I spoke last night about lists we mentally make.  One list might include everything we have.  The other, everything we don’t have.  Happiness is not in proportion to the length of the first list, so long as we keep in mind the second.  Because no matter what our station in life, the second list will always be longer than the first.  So the solution is to forget about the first list altogether.  And to be constantly mindful of how much is contained on the first list.  And to be thankful for it.
          Last night I mentioned how this week’s Torah reading lays out, in part, a formula to reach for happiness.  It’s simple.  Enjoy, but never forget your obligations.  Avoid the extremes of asceticism and hedonism.  The road to happiness passes through the vast territory in the middle.
          But in truth, we need not look past the opening verses in our parashah to see a Divine truth regarding the ultimate outcome of our lives.  See, I present before you today a blessing and a curse.  The blessing, that you hearken to the commandments of Hashem, your G-d, that I command you this day.  And the curse, if you do not hearken to the commandments of Hashem your G-d, and you stray from the path that I command you today, to follow the gods of others, that you did not know. (Deuteronomy 11.26-28)

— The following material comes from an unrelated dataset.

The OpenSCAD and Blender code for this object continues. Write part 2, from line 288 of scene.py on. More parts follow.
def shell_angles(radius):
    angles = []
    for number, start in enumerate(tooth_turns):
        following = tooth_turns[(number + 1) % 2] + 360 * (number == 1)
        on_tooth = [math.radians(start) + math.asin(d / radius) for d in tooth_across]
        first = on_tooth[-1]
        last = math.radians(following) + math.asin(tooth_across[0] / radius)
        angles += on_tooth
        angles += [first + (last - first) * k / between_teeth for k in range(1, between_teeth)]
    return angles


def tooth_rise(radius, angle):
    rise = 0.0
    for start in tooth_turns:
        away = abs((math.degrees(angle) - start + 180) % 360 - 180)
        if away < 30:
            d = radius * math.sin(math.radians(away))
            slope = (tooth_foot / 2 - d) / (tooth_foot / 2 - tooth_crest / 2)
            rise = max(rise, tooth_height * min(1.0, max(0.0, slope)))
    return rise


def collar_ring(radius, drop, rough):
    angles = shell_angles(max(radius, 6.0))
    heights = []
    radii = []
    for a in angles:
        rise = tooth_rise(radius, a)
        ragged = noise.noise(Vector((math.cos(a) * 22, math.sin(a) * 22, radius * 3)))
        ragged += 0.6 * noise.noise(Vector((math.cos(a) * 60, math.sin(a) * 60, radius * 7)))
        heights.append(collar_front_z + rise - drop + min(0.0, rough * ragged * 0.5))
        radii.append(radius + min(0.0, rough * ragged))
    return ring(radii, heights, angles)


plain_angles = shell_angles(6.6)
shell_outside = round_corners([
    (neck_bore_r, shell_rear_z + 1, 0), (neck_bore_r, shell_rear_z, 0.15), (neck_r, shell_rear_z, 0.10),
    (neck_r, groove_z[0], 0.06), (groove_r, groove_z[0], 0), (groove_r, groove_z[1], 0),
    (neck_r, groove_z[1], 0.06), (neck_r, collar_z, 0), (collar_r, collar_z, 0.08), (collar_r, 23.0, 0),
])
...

          This dictum, if we consider it at all, can easily lead us to torpor.  After all, we don’t go around worshipping other gods…do we?  We know that, in the ancient Near East, the peoples worshipped a multiplicity of gods which resided in various temples and which were served by the priests and other functionaries of the various pagan cults.  That doesn’t describe us at all.  We come to Jewish worship exclusively.  And we pray from the Jewish siddur which talks about the indivisibility of Hashem.  And we do not add sacred books to the Torah.  So, at least on the surface, this caution is not talking about us.

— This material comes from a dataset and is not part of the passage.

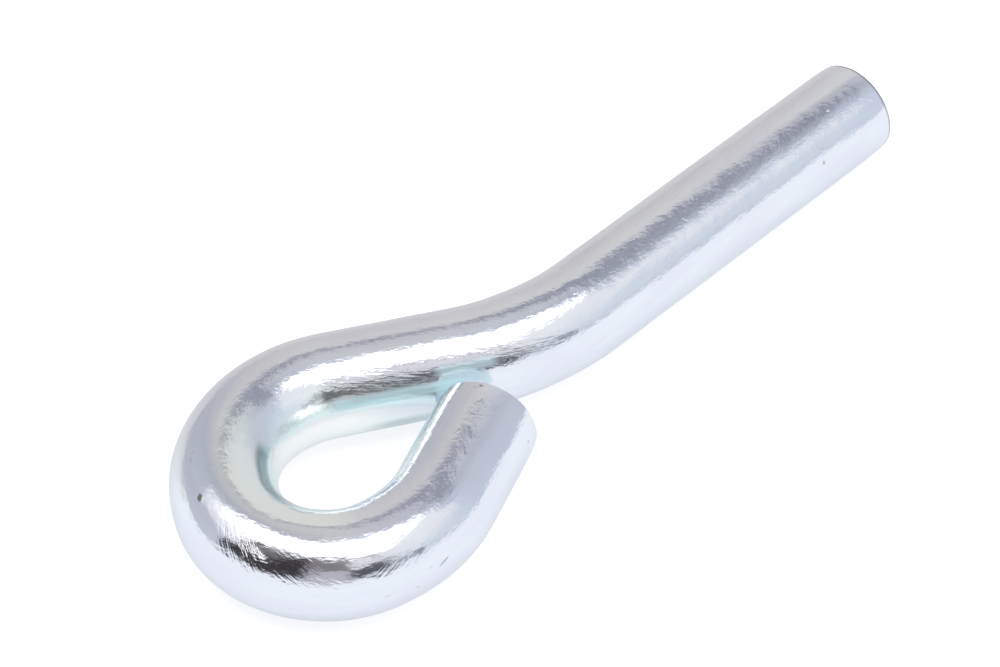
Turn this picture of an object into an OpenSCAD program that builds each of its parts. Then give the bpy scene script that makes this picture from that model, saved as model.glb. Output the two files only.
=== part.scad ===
// Bent cotter pin: one length of round steel rod, with a straight shank, a shallow reverse bend and a
// teardrop eye that is closed until its cut tip stands just clear of the neck.
// The rod's axis lies in the XY plane, so the pin rests flat. The shank runs along +X to its cut end, and
// the origin is on the shank's axis, where the straight shank ends and the reverse bend begins.

/* [Rod] */
// Diameter of the rod
rod_d = 10; // [8:0.5:12]
// Width of the broken edge round both cut ends
edge_break = 0.15; // [0.1:0.05:0.8]
// How much bending thins the rod: the loss of radius in every bend
bend_thinning = 0.02; // [0.01:0.005:0.1]

/* [Shank and neck] */
// Length of the straight shank, from the reverse bend to the cut end
shank_len = 39.5; // [30:0.5:80]
// Inside radius of the reverse bend between shank and neck
neck_bend_r = 23; // [15:1:40]
// Angle of the reverse bend
neck_bend_angle = 31; // [15:1:36]
// Length of the straight neck between the reverse bend and the eye
neck_len = 11.8; // [8:0.2:20]

/* [Eye] */
// Inside radius of the heel, the eye's first bend after the neck
heel_r = 7.5; // [5:0.25:10]
// Angle of the heel
heel_angle = 89; // [72:1:106]
// Length of the short straight between heel and crown
side_len = 0.6; // [0.5:0.1:4]
// Inside radius of the crown, the eye's tightest bend
crown_r = 4.2; // [3:0.2:6]
// Angle of the crown
crown_angle = 111; // [88:1:128]
// Length of the short straight between crown and toe
front_len = 0.6; // [0.5:0.1:4]
// Inside radius of the toe, the last bend before the tip
toe_r = 8.5; // [6:0.25:12]
// Angle of the toe
toe_angle = 33; // [26:1:40]
// Clearance between the tip and the neck
tip_gap = 0.4; // [0.2:0.05:1]

/* [Hidden] */
$fn = 96;

rod_r = rod_d / 2;
// How far the ends of a bend run on inside the straight stretches beside it
lap = 0.2;

// Radii of the bends, measured to the rod's axis
neck_axis_r = neck_bend_r + rod_r;
heel_axis_r = heel_r + rod_r;
crown_axis_r = crown_r + rod_r;
toe_axis_r = toe_r + rod_r;

// Direction of the axis after each bend of the eye, counted from the neck's direction
after_heel = heel_angle;
after_crown = after_heel + crown_angle;
after_toe = after_crown + toe_angle;

// Distance from the neck's axis to the far end of the toe, and to the centre of the tip's cut face
toe_reach = heel_axis_r * (1 - cos(after_heel))
    + side_len * sin(after_heel)
    + crown_axis_r * (cos(after_heel) - cos(after_crown))
    + front_len * sin(after_crown)
    + toe_axis_r * (cos(after_crown) - cos(after_toe));
tip_reach = rod_r + tip_gap + rod_r * abs(cos(after_toe));
// Length of the straight tip that leaves the clearance
tip_len = (toe_reach - tip_reach) / abs(sin(after_toe));

// A straight stretch from the origin along +X whose far end is cut square, with its edge broken
module cut_end(length) {
    rotate([90, 0, 90])
        rotate_extrude()
            polygon([
                [0, 0],
                [rod_r, 0],
                [rod_r, length - edge_break],
                [rod_r - edge_break, length],
                [0, length]
            ]);
}

// A straight stretch from the origin along +X, and what follows it
module straight_then(length) {
    rotate([90, 0, 90])
        cylinder(r = rod_r, h = length);
    translate([length, 0, 0])
        children();
}

// A bend to the left that leaves the origin along +X, and what follows it
module left_then(axis_r, angle) {
    lap_angle = atan(lap / axis_r);
    translate([0, axis_r, 0])
        rotate_extrude(angle = angle + 2 * lap_angle, start = -90 - lap_angle)
            translate([axis_r, 0])
                circle(r = rod_r - bend_thinning);
    translate([axis_r * sin(angle), axis_r * (1 - cos(angle)), 0])
        rotate([0, 0, angle])
            children();
}

// A bend to the right that leaves the origin along +X, and what follows it
module right_then(axis_r, angle) {
    mirror([0, 1, 0])
        left_then(axis_r, angle)
            mirror([0, 1, 0])
                children();
}

// The eye and its tip, from the origin along +X
module eye() {
    left_then(heel_axis_r, heel_angle)
        straight_then(side_len)
            left_then(crown_axis_r, crown_angle)
                straight_then(front_len)
                    left_then(toe_axis_r, toe_angle)
                        cut_end(tip_len);
}

module pin() {
    color([0.78, 0.79, 0.82]) {
        cut_end(shank_len);
        rotate([0, 0, 180])
            right_then(neck_axis_r, neck_bend_angle)
                straight_then(neck_len)
                    eye();
    }
}

pin();
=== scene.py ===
"""Dresses the bent cotter pin: a finely swept rod in bright zinc plate, on a white table in a soft studio."""
import logging
import math
from dataclasses import dataclass, field
from enum import Enum
from typing import Any

import bpy
import numpy as np
from mathutils import Matrix, Vector


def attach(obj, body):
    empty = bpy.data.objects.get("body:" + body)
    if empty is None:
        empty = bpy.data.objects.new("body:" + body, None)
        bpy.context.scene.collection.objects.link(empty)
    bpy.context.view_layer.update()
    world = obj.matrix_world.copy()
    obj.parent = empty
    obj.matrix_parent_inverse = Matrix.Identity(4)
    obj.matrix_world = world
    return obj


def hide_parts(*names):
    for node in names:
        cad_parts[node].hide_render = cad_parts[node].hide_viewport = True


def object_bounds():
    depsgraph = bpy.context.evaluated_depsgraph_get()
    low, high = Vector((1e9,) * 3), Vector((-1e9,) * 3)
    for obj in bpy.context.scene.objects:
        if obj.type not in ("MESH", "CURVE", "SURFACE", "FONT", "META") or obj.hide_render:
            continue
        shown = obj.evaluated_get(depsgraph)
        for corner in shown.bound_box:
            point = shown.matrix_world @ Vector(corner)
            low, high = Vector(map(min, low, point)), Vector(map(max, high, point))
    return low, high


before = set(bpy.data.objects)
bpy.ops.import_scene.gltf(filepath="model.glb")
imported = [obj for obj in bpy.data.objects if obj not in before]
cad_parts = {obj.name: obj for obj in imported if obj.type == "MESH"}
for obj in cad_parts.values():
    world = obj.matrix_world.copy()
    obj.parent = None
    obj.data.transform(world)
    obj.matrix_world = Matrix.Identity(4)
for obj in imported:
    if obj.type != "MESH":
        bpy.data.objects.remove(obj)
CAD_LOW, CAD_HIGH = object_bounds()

log = logging.getLogger("pin")

Tone = tuple[float, float, float]

WHITE = (1.0, 1.0, 1.0)
MM = 0.001
ROD_RADIUS = 5.0
FULL_TURN = 360.0
NOISE_MIDDLE = 0.5


class Way(Enum):
    """How a stretch of the rod runs on."""

    STRAIGHT = 0
    LEFT = 1
    RIGHT = -1


@dataclass(frozen=True)
class Stretch:
    """One stretch of the rod's axis: a straight of some length, or a bend of some radius and angle."""

    way: Way
    size: float
    angle: float = 0.0

    @property
    def curvature(self) -> float:
        """Signed curvature of the axis, per mm, positive to the left."""
        return 0.0 if self.way is Way.STRAIGHT else self.way.value / self.size

    @property
    def length(self) -> float:
        """Length of the stretch along the axis, in mm."""
        return self.size if self.way is Way.STRAIGHT else self.size * math.radians(self.angle)


@dataclass(frozen=True)
class RodSizes:
    """The rod's sizes in mm and degrees, as in the part itself. Bends are given by their inside radius."""

    radius: float = ROD_RADIUS
    shank: float = 39.5
    neck_bend: float = 23.0
    neck_angle: float = 31.0
    neck: float = 11.8
    heel: float = 7.5
    heel_angle: float = 89.0
    side: float = 0.6
    crown: float = 4.2
    crown_angle: float = 111.0
    front: float = 0.6
    toe: float = 8.5
    toe_angle: float = 33.0
    tip_gap: float = 0.4

    @property
    def tip(self) -> float:
        """The straight tip, which is as long as leaves the gap to the neck.

        Returns:
            Its length, in mm.
        """
        heel, crown, toe = (inside + self.radius for inside in (self.heel, self.crown, self.toe))
        after_heel = math.radians(self.heel_angle)
        after_crown = after_heel + math.radians(self.crown_angle)
        after_toe = after_crown + math.radians(self.toe_angle)
        reach = heel * (1 - math.cos(after_heel)) + self.side * math.sin(after_heel)
        reach += crown * (math.cos(after_heel) - math.cos(after_crown)) + self.front * math.sin(after_crown)
        reach += toe * (math.cos(after_crown) - math.cos(after_toe))
        stop = self.radius + self.tip_gap + self.radius * abs(math.cos(after_toe))
        return (reach - stop) / abs(math.sin(after_toe))

    def stretches(self) -> list[Stretch]:
        """The whole rod as a row of stretches.

        Returns:
            The stretches, from the shank's cut end to the tip's.
        """
        return [
            Stretch(Way.STRAIGHT, self.shank),
            Stretch(Way.RIGHT, self.neck_bend + self.radius, self.neck_angle),
            Stretch(Way.STRAIGHT, self.neck),
            Stretch(Way.LEFT, self.heel + self.radius, self.heel_angle),
            Stretch(Way.STRAIGHT, self.side),
            Stretch(Way.LEFT, self.crown + self.radius, self.crown_angle),
            Stretch(Way.STRAIGHT, self.front),
            Stretch(Way.LEFT, self.toe + self.radius, self.toe_angle),
            Stretch(Way.STRAIGHT, self.tip),
        ]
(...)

          But it is.  Because the essence of avodah zarah, or idol worship, is not using statuary to represent G-d.  Rather, it is trust in material objects to provide our salvation.  And that is something that we all do.  So we’re told to eschew asceticism.  But we’re also warned about hedonism.  And hedonism is, for most of us in our world today, the idolatry of choice.  It doesn’t feel like the idolatry that the Torah is cautioning us against.  We don’t literally bow down to our possessions, and beg them to save us.  The way that the ancients did to the statues in their temples.  But if we’re honestly reflective, we can see how we rely on possessions to lead us to wholeness.  And equally, if we’re honest we can see the futility in this reliance.

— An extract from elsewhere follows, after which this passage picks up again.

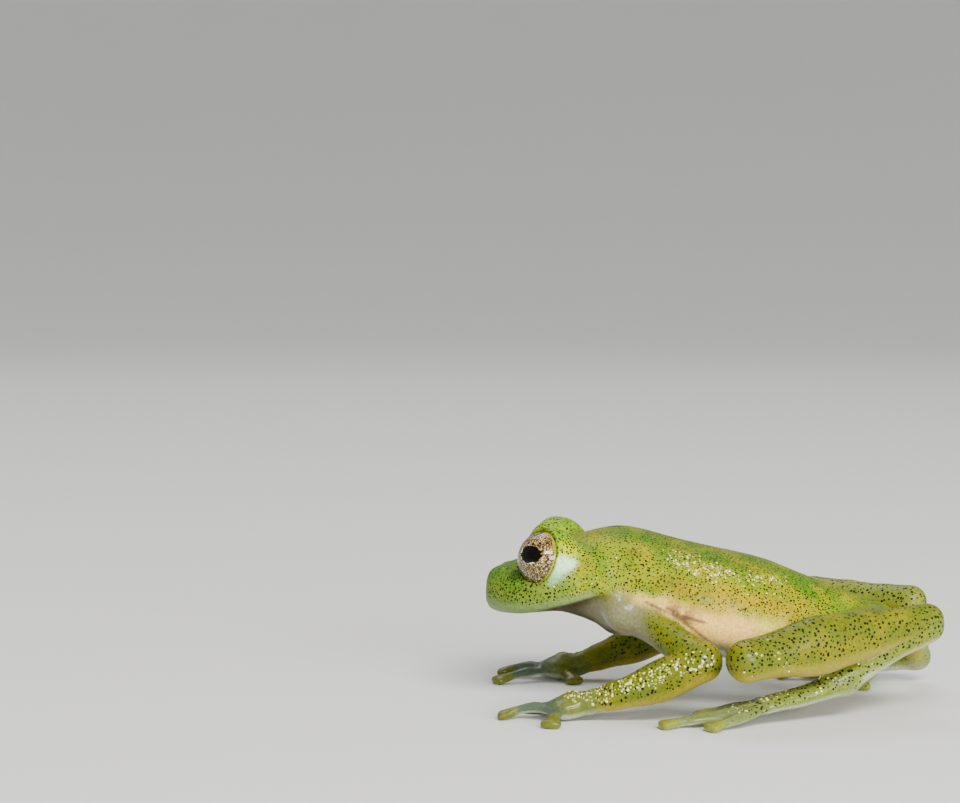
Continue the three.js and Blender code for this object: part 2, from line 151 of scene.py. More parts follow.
def smooth_path(corners, count):
    """Points along a smooth curve through the corners, evenly spaced."""
    corners = [np.asarray(c, float) for c in corners]
    if len(corners) == 2:
        shares = np.linspace(0, 1, count)[:, None]
        return corners[0] * (1 - shares) + corners[1] * shares
    padded = [2 * corners[0] - corners[1], *corners, 2 * corners[-1] - corners[-2]]
    dense = []
    for a, b, c, d in zip(padded, padded[1:], padded[2:], padded[3:]):
        ta, tb, tc = (math.sqrt(np.linalg.norm(q - p)) for p, q in ((a, b), (b, c), (c, d)))
        start = ((b - a) / ta - (c - a) / (ta + tb) + (c - b) / tb) * tb
        stop = ((c - b) / tb - (d - b) / (tb + tc) + (d - c) / tc) * tb
        t = np.linspace(0, 1, 24, endpoint=False)[:, None]
        dense.append(
            (2 * t**3 - 3 * t**2 + 1) * b
            + (t**3 - 2 * t**2 + t) * start
            + (3 * t**2 - 2 * t**3) * c
            + (t**3 - t**2) * stop
        )
    dense = np.vstack([*dense, corners[-1:]])
    steps = np.r_[0, np.cumsum(np.linalg.norm(np.diff(dense, axis=0), axis=1))]
    wanted = np.linspace(0, steps[-1], count)
    return np.stack([np.interp(wanted, steps, dense[:, k]) for k in range(3)], 1)


print("two forms 0.2 mm away join at", rounded_min(0.2, 0.2, 0.4).round(3), "mm")

# %% [markdown]
# The trunk is one long form from snout to vent. Its table gives, at each step along
# the body, the half width, the height of the back, the level at which it is widest,
# the height of the belly, and how boxy the lower half is: the jaw is nearly flat
# underneath, and the throat behind it is a keel.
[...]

          So this dictum, to serve only Hashem and not gods that we do not know, is easy to dismiss as irrelevant to us.  As having to do with someone else.  For example, the followers of the religions that we see as being in error.  But we would be well-advised that the opposite is true.  That the mindset represented by idolatry is a common pitfall in life.  And even those who are outwardly loyal only to Hashem, are subject to it.
          But there is another common pitfall, and it explains why I pound this theme again and again.  Some of you will listen to my repeating this theme and ask themselves:  does he think we’re all crass materialists?  And the answer is a responding no!  But we don’t often give ourselves the credit for possessing the good values and balance that we already have.  And not internalising the merit from comes attached to it, is effectively the same as not having it.  One might look to those around him, like someone who has his priorities straight.  But inside, he is suffering.  Because he still sees himself as lacking.  Because whilst he behaves in ways that are praiseworthy, he does not count his blessings.

          Today, let us look at the choices arrayed before us.  There is blessing and curse in those choices.  Almost nobody deliberately chooses curse!  Nevertheless, the choices that we make lead ultimately to blessing…or curse.  Sometimes, we must look beneath the surface, away from the obvious, to understand the nature of our choices.  This morning, the Torah reminds us of the consequences.  Choose blessing.  And you shall be blessed.  Shabbat shalom.